§ Goal of the exercise
Please write out the material below exactly as given.

§ Data segment

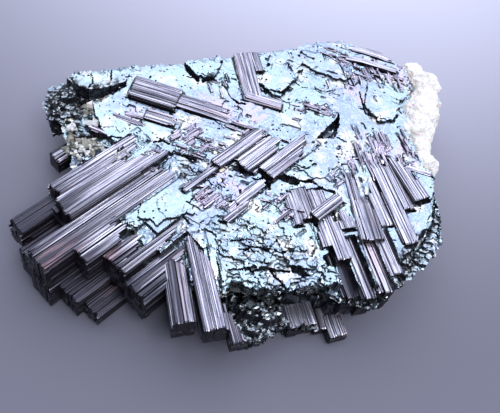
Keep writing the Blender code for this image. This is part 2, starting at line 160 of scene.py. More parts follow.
SECOND_BLADE = Growth((
    Blade("B", (-11.7, -7.8), (-2.1, -0.7), 7.1, 5.2),
), ragged=(0.1, 0.5), sunk=(0, 1.0), point=(0.1, 1.2), bevel=(0.12, 0.12), uneven=0.7,
    widths=(0.06, 0.4))
ELBOW = Growth((
    Blade("C", (-14.6, -7.6), (-3.8, -1.9), 7.15, 5.0, -4.0),
    Blade("B", (-2.8, 1.7), (-8.6, -7.3), 7.1, 5.0),
    Blade("C", (-14.7, -11.4), (-5.0, -3.9), 7.0, 5.2, -3.0),
), ragged=(0.4, 0.1), sunk=(0.4, 0), point=(0.2, 0.1), widths=(0.06, 0.4))
FAR_BLADE = Growth((
    Blade("B", (5.6, 13.5), (-18.9, -18.1), 7.2, 5.2),
), ragged=(2.5, 0.2), sunk=(3.5, 0), point=(2.5, 0.3), bevel=(0.1, 0.1), uneven=0.3, widths=(0.06, 0.4))
RIM_BLADE = Growth((
    Blade("B", (6.3, 12.9), (-21.2, -20.0), 6.95, 5.2),
), ragged=(2.0, 2.0), sunk=(2.5, 2.0), point=(2.0, 1.5), bevel=(0.1, 0.1), uneven=0.3)
STUB = Growth((
    Blade("A", (-14.2, -11.2), (-14.1, -12.7), 4.6, 2.6),
), ragged=(0.15, 0.15), point=(0.1, 0.1), uneven=1.5, widths=(0.1, 0.4), lit=True)
FRONT_WALL = Growth((
    Blade("C", (14.6, 17.2), (-2.8, 0.1), 2.4, FOOT),
    Blade("C", (15.2, 17.6), (-4.2, -2.6), 1.5, FOOT),
    Blade("C", (16.2, 18.7), (-5.6, -3.8), 1.9, FOOT),
), ragged=(0.1, 0.2), point=(0, 0.1), bevel=(0.2, 0.2), uneven=0.8, lit=True)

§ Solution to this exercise
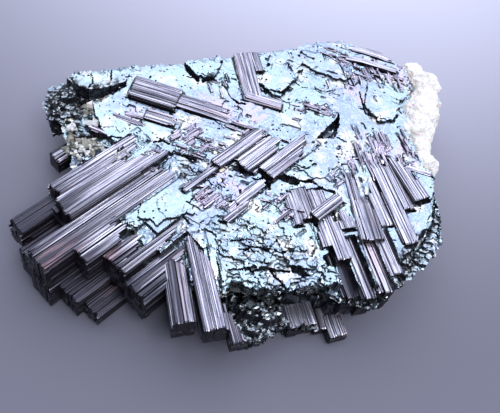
Keep writing the Blender code for this image. This is part 2, starting at line 160 of scene.py. More parts follow.
SECOND_BLADE = Growth((
    Blade("B", (-11.7, -7.8), (-2.1, -0.7), 7.1, 5.2),
), ragged=(0.1, 0.5), sunk=(0, 1.0), point=(0.1, 1.2), bevel=(0.12, 0.12), uneven=0.7,
    widths=(0.06, 0.4))
ELBOW = Growth((
    Blade("C", (-14.6, -7.6), (-3.8, -1.9), 7.15, 5.0, -4.0),
    Blade("B", (-2.8, 1.7), (-8.6, -7.3), 7.1, 5.0),
    Blade("C", (-14.7, -11.4), (-5.0, -3.9), 7.0, 5.2, -3.0),
), ragged=(0.4, 0.1), sunk=(0.4, 0), point=(0.2, 0.1), widths=(0.06, 0.4))
FAR_BLADE = Growth((
    Blade("B", (5.6, 13.5), (-18.9, -18.1), 7.2, 5.2),
), ragged=(2.5, 0.2), sunk=(3.5, 0), point=(2.5, 0.3), bevel=(0.1, 0.1), uneven=0.3, widths=(0.06, 0.4))
RIM_BLADE = Growth((
    Blade("B", (6.3, 12.9), (-21.2, -20.0), 6.95, 5.2),
), ragged=(2.0, 2.0), sunk=(2.5, 2.0), point=(2.0, 1.5), bevel=(0.1, 0.1), uneven=0.3)
STUB = Growth((
    Blade("A", (-14.2, -11.2), (-14.1, -12.7), 4.6, 2.6),
), ragged=(0.15, 0.15), point=(0.1, 0.1), uneven=1.5, widths=(0.1, 0.4), lit=True)
FRONT_WALL = Growth((
    Blade("C", (14.6, 17.2), (-2.8, 0.1), 2.4, FOOT),
    Blade("C", (15.2, 17.6), (-4.2, -2.6), 1.5, FOOT),
    Blade("C", (16.2, 18.7), (-5.6, -3.8), 1.9, FOOT),
), ragged=(0.1, 0.2), point=(0, 0.1), bevel=(0.2, 0.2), uneven=0.8, lit=True)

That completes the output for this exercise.